Seamen's was understandably keenest about acquiring models of merchant ships of the 19th century, especially the clipper ships that plied the seas during the California Gold Rush, which started in 1848. After all, these ships, many of which were built in shipyards along the East River, were most closely tied to the Seamen's bank. For instance, the model of the Flying Cloud—a particularly beautiful clipper with a slim hull and towering masts—was not constructed until several years after the actual vessel, built by Donald McKay, had made a record-breaking passage (89 days) from New York harbor to San Francisco. Other clipper ships in the collection include the famed Cutty Sark and the four-masted Great Republic, the largest clipper ever built. Some of the clipper models, says Walpole, would go for as much as $10,000 apiece in an open auction.
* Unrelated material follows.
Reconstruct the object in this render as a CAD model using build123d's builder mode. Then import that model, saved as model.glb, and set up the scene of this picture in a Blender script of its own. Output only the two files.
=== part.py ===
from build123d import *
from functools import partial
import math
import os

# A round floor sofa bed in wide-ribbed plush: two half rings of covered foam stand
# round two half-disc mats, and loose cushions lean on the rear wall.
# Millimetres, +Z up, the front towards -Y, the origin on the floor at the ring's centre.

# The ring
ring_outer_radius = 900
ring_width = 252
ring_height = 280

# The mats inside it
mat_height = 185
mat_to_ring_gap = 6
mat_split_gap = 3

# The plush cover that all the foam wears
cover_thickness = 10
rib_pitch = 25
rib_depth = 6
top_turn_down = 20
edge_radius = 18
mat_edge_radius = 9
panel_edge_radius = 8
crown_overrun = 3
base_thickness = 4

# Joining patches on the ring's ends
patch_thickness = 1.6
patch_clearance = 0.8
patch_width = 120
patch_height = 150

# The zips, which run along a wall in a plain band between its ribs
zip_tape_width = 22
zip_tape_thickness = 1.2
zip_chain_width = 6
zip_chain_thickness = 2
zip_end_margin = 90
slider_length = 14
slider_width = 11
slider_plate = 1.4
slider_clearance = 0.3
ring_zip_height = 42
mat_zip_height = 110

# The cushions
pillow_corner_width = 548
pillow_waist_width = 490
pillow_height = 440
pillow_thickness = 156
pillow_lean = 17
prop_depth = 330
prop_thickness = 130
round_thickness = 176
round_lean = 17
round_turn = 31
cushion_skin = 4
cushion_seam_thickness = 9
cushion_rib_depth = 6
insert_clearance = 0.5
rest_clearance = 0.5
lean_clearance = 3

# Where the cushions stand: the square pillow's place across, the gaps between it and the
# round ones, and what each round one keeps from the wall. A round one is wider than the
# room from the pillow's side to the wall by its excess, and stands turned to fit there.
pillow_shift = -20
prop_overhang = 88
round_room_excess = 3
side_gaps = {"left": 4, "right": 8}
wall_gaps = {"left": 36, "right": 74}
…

Seamen's also stockpiled historical models of such warships as the Constitution and the Constellation; miniatures of such whalers as the Viola and the Success; a downsized version of the seven-masted Thomas W. Lawson, the largest schooner ever built; models of the Albion and the Dreadnought, packets that shipped American goods to faraway ports and transported immigrants to New York on the return legs of their journeys. There are numerous models of sleek cruising and racing yachts. Although the preponderance of the collection is devoted to sailing ships, it also includes a model of the side-wheeler Savannah , the first vessel with a steam engine to cross the Atlantic.
But it is not so much the individual pieces as the whole fleet and how it was acquired—its provenance, as curators and collectors say—that makes this a historic treasure. The collection grew of its own impetus over 150 years. It parallels the nation's shipping industry, the port of New York and the Seamen's Bank. "You can't get a collection like this by going out and looking," says Dutton. "It's like the forests and wildlife." Says Braun, "It's a time capsule."
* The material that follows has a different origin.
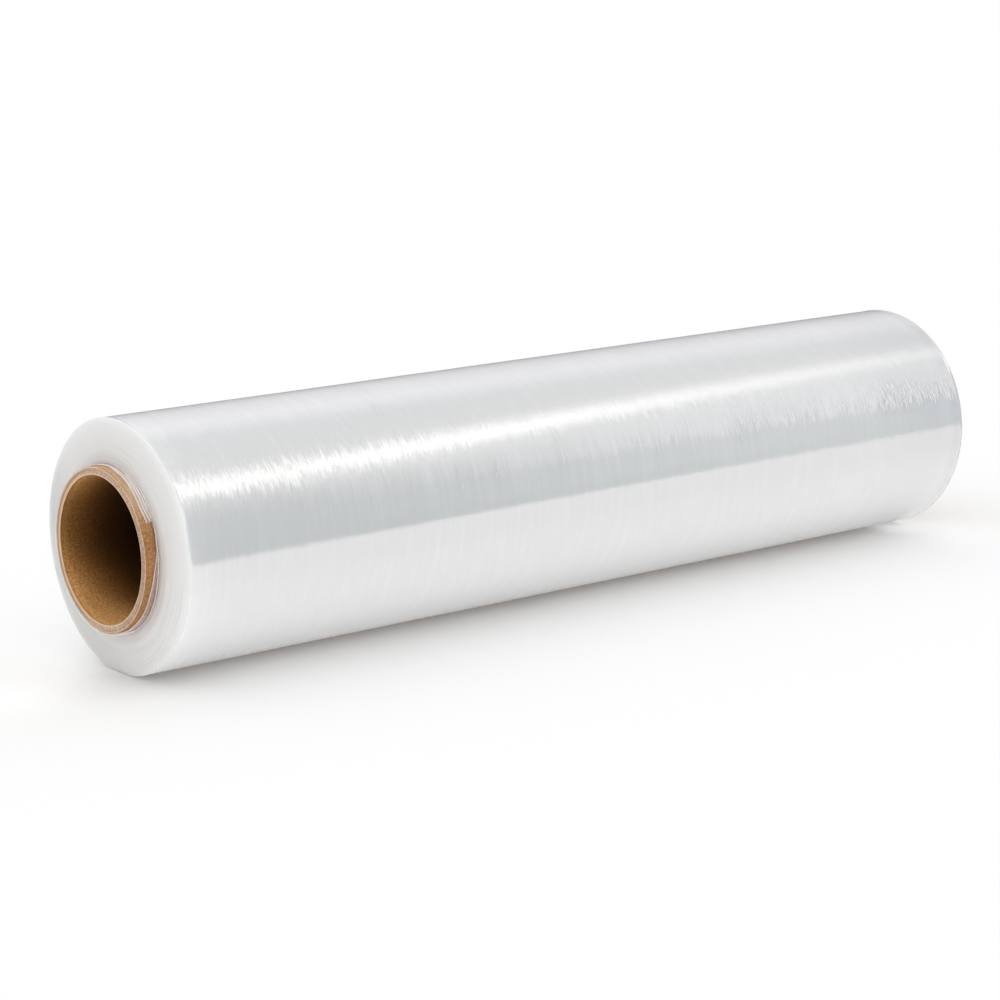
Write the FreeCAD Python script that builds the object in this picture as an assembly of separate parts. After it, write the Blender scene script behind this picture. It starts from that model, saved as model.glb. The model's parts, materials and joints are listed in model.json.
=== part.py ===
import FreeCAD, Part
import math
import os

# A cling film roll: one continuous web of clear film wound on a plain spiral-wound paper core.
#
# Millimetres. The roll lies on the plane z = 0, on the small flat spot that its own weight
# presses into the winding. Its axis runs along X, and the origin is the middle of the flat spot.
# The end at -X is the one where the film's inner turns creep out along the core. Around each
# end a place is given as a clock angle: 0 is +Z, and the angle grows towards -Y.

# Driving dimensions
film_width = 300.0            # the film, and so the winding, across its full width
winding_radius = 35.5
core_bore_radius = 20.5
core_wall = 2.25
core_overhang = 5.5           # the core stands this far out of the winding at each end
core_edge_round = 0.2         # worn inner and outer edges of the cut paper tube
flat_half_width = 4.3         # half the flat spot that the roll rests on
rim_round = 0.7               # the outermost turns roll over slightly at each end
end_crown = 1.8               # turns next to the core stand this much further out than the rim

# The innermost turn creeps along the core at -X. It starts at a straight edge along the axis,
# runs the long way round with decreasing clock angle, and sinks back into the end face.
creep_thickness = 0.3
creep_overhang = 4.15
creep_start_angle = 59.0
creep_end_angle = -285.0
sink_start_angle = 160.0      # where the creeping edge begins to fall back
sink_end_angle = 75.0         # where it reaches the end face

# Pleats in the film's start, each a thin step further from the core and nearer the end face
pleat_thickness = 0.3
pleats = ((10.0, 3.3), (24.0, 2.7), (36.0, 2.25))    # far clock angle, overhang

# Worked out
core_radius = core_bore_radius + core_wall
core_length = film_width + 2.0 * core_overhang
half_width = film_width / 2.0
axis_height = math.sqrt(winding_radius ** 2 - flat_half_width ** 2)
axis_point = FreeCAD.Vector(0.0, 0.0, axis_height)
along_x = FreeCAD.Vector(1.0, 0.0, 0.0)


def tube(inner_radius, outer_radius, x_low, x_high):
    """A tube on the roll's axis."""
    base = FreeCAD.Vector(x_low, 0.0, axis_height)
    length = x_high - x_low
    outer = Part.makeCylinder(outer_radius, length, base, along_x)
    inner = Part.makeCylinder(inner_radius, length, base, along_x)
    return outer.cut(inner)


def round_edges_at_radius(solid, radius, rounding):
    """Round the two circular end edges that a tube has at one radius."""
    edges = []
    for edge in solid.Edges:
        if isinstance(edge.Curve, Part.Circle) and abs(edge.Curve.Radius - radius) < 1e-6:
            edges.append(edge)
    return solid.makeFillet(rounding, edges)


def paper_core():
    """The paper tube, longer than the film is wide, with both cut edges slightly worn."""
    core = tube(core_bore_radius, core_radius, -core_length / 2.0, core_length / 2.0)
    core = round_edges_at_radius(core, core_bore_radius, core_edge_round)
    return round_edges_at_radius(core, core_radius, core_edge_round)


def winding_body():
    """All the turns as one solid: crowned ends, rounded rims and the flat spot below."""
    rim = half_width - rim_round
    arc_middle = rim_round * math.sqrt(0.5)
    shoulder = winding_radius - rim_round

    def point(x, radius):
        return FreeCAD.Vector(x, 0.0, axis_height + radius)

    def end_profile(side):
        """From the core outwards along one end face and over its rim."""
        crown_foot = point(side * (half_width + end_crown), core_radius)
        face_edge = point(side * half_width, shoulder)
        over = point(side * (rim + arc_middle), shoulder + arc_middle)
        rim_foot = point(side * rim, winding_radius)
        return [
            Part.LineSegment(crown_foot, face_edge).toShape(),
            Part.Arc(face_edge, over, rim_foot).toShape(),
        ], crown_foot, rim_foot

    low_edges, low_foot, low_rim = end_profile(-1.0)
    high_edges, high_foot, high_rim = end_profile(1.0)
    outside = Part.LineSegment(low_rim, high_rim).toShape()
    inside = Part.LineSegment(high_foot, low_foot).toShape()
    edges = low_edges + [outside] + high_edges + [inside]
    profile = Part.Face(Part.Wire(Part.__sortEdges__(edges)))
    body = profile.revolve(axis_point, along_x, 360.0)

    depth = winding_radius
    below = Part.makeBox(
        film_width + 20.0, 2.0 * winding_radius, depth,
        FreeCAD.Vector(-half_width - 10.0, -winding_radius, -depth),
    )
    return body.cut(below)


def ring_sector(inner_radius, outer_radius, overhang, first_angle, last_angle):
    """A thin sector of turns at the -X end, between two clock angles, first above last."""
    x_low = -half_width - overhang
    x_high = -half_width + 1.0
    corners = [
        FreeCAD.Vector(x_low, 0.0, axis_height + inner_radius),
        FreeCAD.Vector(x_high, 0.0, axis_height + inner_radius),
        FreeCAD.Vector(x_high, 0.0, axis_height + outer_radius),
        FreeCAD.Vector(x_low, 0.0, axis_height + outer_radius),
    ]
    face = Part.Face(Part.makePolygon(corners + corners[:1]))
    face.rotate(axis_point, along_x, first_angle)
    return face.revolve(axis_point, along_x, last_angle - first_angle)


def sinking_edge_cutter():
    """Takes the creeping turn down along a slope, on the -Y side, to the end face."""
    margin = 5.0
    low = axis_height + core_radius * math.cos(math.radians(sink_start_angle))
    high = axis_height + core_radius * math.cos(math.radians(sink_end_angle))
    tip = -half_width - creep_overhang
    sunk = -half_width - end_crown
    corners = [
        FreeCAD.Vector(tip - margin, 0.0, low),
        FreeCAD.Vector(tip, 0.0, low),
        FreeCAD.Vector(sunk, 0.0, high),
        FreeCAD.Vector(tip - margin, 0.0, high),
    ]
    face = Part.Face(Part.makePolygon(corners + corners[:1]))
    return face.extrude(FreeCAD.Vector(0.0, -winding_radius, 0.0))


def film_winding():
    """The wound film with its creeping inner turn and the pleats of its start."""
    winding = winding_body()
    creep_radius = core_radius + creep_thickness
    creep = ring_sector(
        core_radius, creep_radius, creep_overhang, creep_start_angle, creep_end_angle)
    winding = winding.fuse(creep.cut(sinking_edge_cutter()))
    inner = creep_radius
    for far_angle, overhang in pleats:
        outer = inner + pleat_thickness
        winding = winding.fuse(
            ring_sector(inner, outer, overhang, creep_start_angle, far_angle))
        inner = outer
    return winding.removeSplitter()


def write(name, shape):
    solid = shape.Solids[0] if len(shape.Solids) == 1 else shape
    box = solid.optimalBoundingBox()
    print(
        f"{name}: {len(shape.Solids)} solid, valid {solid.isValid()}, "
        f"{solid.Volume / 1000.0:.1f} cm3, "
        f"x {box.XMin:.2f}..{box.XMax:.2f}, y {box.YMin:.2f}..{box.YMax:.2f}, "
        f"z {box.ZMin:.2f}..{box.ZMax:.2f}"
    )
    solid.exportStep(os.path.join("parts", name + ".step"))


os.makedirs("parts", exist_ok=True)
write("paper_core", paper_core())
write("film_winding", film_winding())
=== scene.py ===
import json
import math

import bpy
import numpy as np
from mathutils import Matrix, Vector, noise


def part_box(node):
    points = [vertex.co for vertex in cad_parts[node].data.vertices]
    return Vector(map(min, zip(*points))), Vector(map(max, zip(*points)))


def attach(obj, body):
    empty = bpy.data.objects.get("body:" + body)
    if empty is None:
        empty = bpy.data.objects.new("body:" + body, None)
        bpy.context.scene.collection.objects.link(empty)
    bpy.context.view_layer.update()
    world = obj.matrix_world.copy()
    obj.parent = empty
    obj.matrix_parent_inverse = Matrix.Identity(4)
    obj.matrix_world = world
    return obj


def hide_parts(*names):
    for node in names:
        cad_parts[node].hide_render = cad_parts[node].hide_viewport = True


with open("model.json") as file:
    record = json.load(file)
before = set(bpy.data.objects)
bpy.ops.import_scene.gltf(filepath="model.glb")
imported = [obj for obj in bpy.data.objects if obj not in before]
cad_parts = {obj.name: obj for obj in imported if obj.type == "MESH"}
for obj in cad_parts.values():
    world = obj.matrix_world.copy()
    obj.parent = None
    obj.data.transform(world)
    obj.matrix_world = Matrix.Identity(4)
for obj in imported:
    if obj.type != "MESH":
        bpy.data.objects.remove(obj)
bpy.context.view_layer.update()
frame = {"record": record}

# A cling film roll lying on its side: a brown paper core and the clear film wound on it.
# Metres. The roll's axis runs along X. Around the roll a place is given as a clock angle:
# 0 is up, and the angle grows towards -Y, the side that faces the camera.

MM = 0.001


# ---------------------------------------------------------------- sizes, from the frame

core_low, core_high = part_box("paper_core")
_, wind_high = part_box("film_winding")
mounts = {mount["name"]: mount for mount in frame["record"]["mounts"]}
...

While others lamented the seemingly inevitable dissolution of the collection, Neill was fighting to hold the fleet together. "I got on this the moment I heard the bank was in trouble," he says. "Like any good museum person, I was drooling over it. I contacted the liquidators the day they closed the bank. At first they wouldn't meet with me. But then I worked my way up as high as I could get."
That was high indeed. Neill wrote to William Seidman, the chairman of the FDIC, to New York Senators Alfonse D'Amato and Daniel Patrick Moynihan and to President Bush, pleading his case in the most vivid terms. "If this collection is sold in a private auction," Neill said, "...the bidders will leave the auction with their neat-looking models and put them on their mantel in the offices of partners at some brokerage, and that's the end of it."
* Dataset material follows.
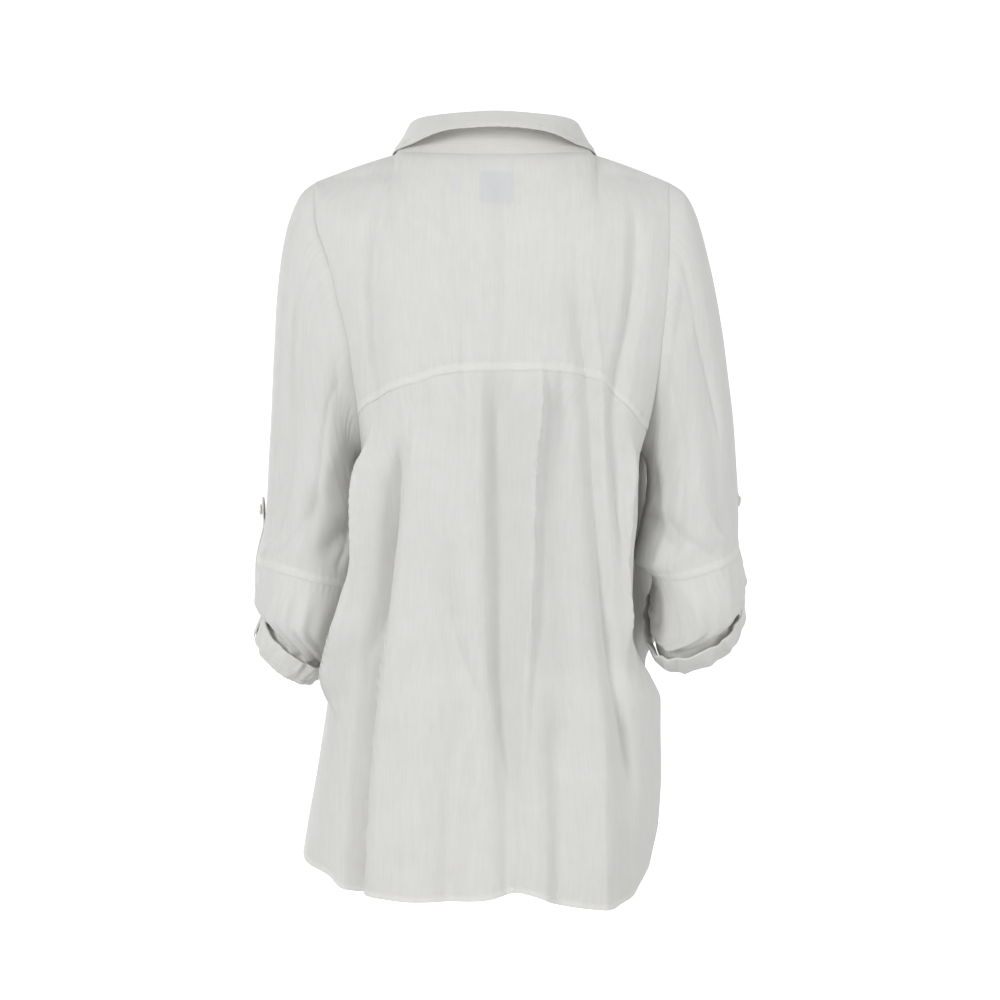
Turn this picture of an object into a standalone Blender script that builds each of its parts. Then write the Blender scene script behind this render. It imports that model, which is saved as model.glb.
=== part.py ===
"""A linen button-up shirt in its worn, hollow form, with rolled sleeves.

Metres, +Z up, the wearer faces -Y and the wearer's left is +X. The origin lies
between the shoulders, on the line of the shoulder seams.

Every panel of cloth is a grid of points on the garment's outer face. A closed
wall is made from it by going one cloth thickness in along the point normals,
which panels share where they meet, so that both end on the same cut.
"""
from collections import namedtuple
import math

import bpy
import numpy as np

# Cloth and clearances
CLOTH = 0.0016
BAND = 0.0020
SEAM_GAP = 0.0003
LAY_GAP = 0.0005

# Rows and columns of the panels
YOKE_ROWS = 10
UNDERARM_ROWS = 2
BODY_ROWS = 14
NECK_COLUMNS = 11
SHOULDER_COLUMNS = 8
FRONT_NECK_COLUMNS = 4
ARM_ROWS = YOKE_ROWS + UNDERARM_ROWS
RING_POINTS = 2 * ARM_ROWS

# Neckline and shoulders
NECK_SHARE = 0.55
NECK_HALF_WIDTH = 0.103
NECK_BACK = 0.070
NECK_BACK_Z = 0.012
NECK_SIDE_Z = 0.021
SHOULDER_TIP_Z = -0.007
FRONT_TOP = (0.064, -0.074, -0.022)
FRONT_NECK_BOW = 0.006
V_POINT_Z = -0.140
SHOULDER_ROUND = 0.075
NECK_ROUND = 0.110

# Armholes
UNDERARM_Z = {"left": -0.295, "right": -0.290}
ARMHOLE_BACK = 0.066
ARMHOLE_FRONT = -0.062
RIM_REACH = 8

# How a front hangs: its rows' drop to the side, the least share that reads the hems' heights and
# the least height over which a panel spreads from the neckline to its full width
FRONT_SEAM_RISE = 0.020
FRONT_LEAST_SHARE = 0.3
FRONT_SPREAD = 0.05
NECKLINE_LENGTH = 0.100

# How a fold fades at its ends, at the sides and below the upper edge
FOLD_FADE = 0.03
FOLD_BEYOND = 0.05
FOLD_TO_HEM_Z = -0.69
FOLD_SIDE_HOLD = 0.10
FOLD_TOP_ROWS = 2.0
FOLD_GIRTH = 0.8

# How round a sleeve's section is: 1 for an ellipse, less for one drawn out to its corners
SLEEVE_ROUNDNESS = 0.84

# Front bands and buttons
BAND_HALF = 0.0150
LAP_EASE = 0.030
LAP_FLAT = 0.002
V_DROP = 0.0020
V_REACH = 0.040
BUTTON_RADIUS = 0.0057
BUTTON_THICK = 0.0024
BUTTON_SIDES = 16
BUTTON_HEIGHTS = (-0.160, -0.245, -0.330, -0.415, -0.500, -0.585)
OPEN_BUTTON_Z = -0.075

# Sleeve ends
CUFF_HALF_HEIGHT = 0.0115
CUFF_THICK = 0.0046
CUFF_FLARE = 0.0045
CUFF_LEAD = 0.006
CUFF_LIP = 0.0012
LINING_SHORT = 0.003
TAB_HALF_WIDTH = 0.0105
TAB_THICK = 0.0018
TAB_ROW = 11
# The tab's tip: how far up its row, the share of its width and how far it lifts off the sleeve
TAB_TIP = ((0.85, 0.30, 0.0035), (0.62, 1.0, 0.0028), (0.30, 1.0, 0.0015))
TAB_COLUMN = {"left": 0, "right": -1}
TAB_TURN = (0.0022, -0.0012)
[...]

Neill even found a way to rationalize why the FDIC should sell the Seamen's collection to the South Street Seaport at bargain-basement rates. The FDIC, he pointed out, is "committed to get the maximum return from its assets, but that does not necessarily mean it's supposed to get the maximum money." Indeed, he said, "part of the public agency's trust is to allow the public to benefit by seeing [the collection]." And, by implication, what better display place for the public to see the biggest collection of American nautical art than the South Street Seaport Museum, which is devoted to the maritime history of New York and the role of ships in its ports?
Neill went so far as to claim that if the FDIC "tries to squeeze the maximum money from the collection," it will be showing "the same pathetic motivation" that caused the banking crisis." That is "unrestrained greed.... [And] I don't believe the public wants to squeeze every penny out of this."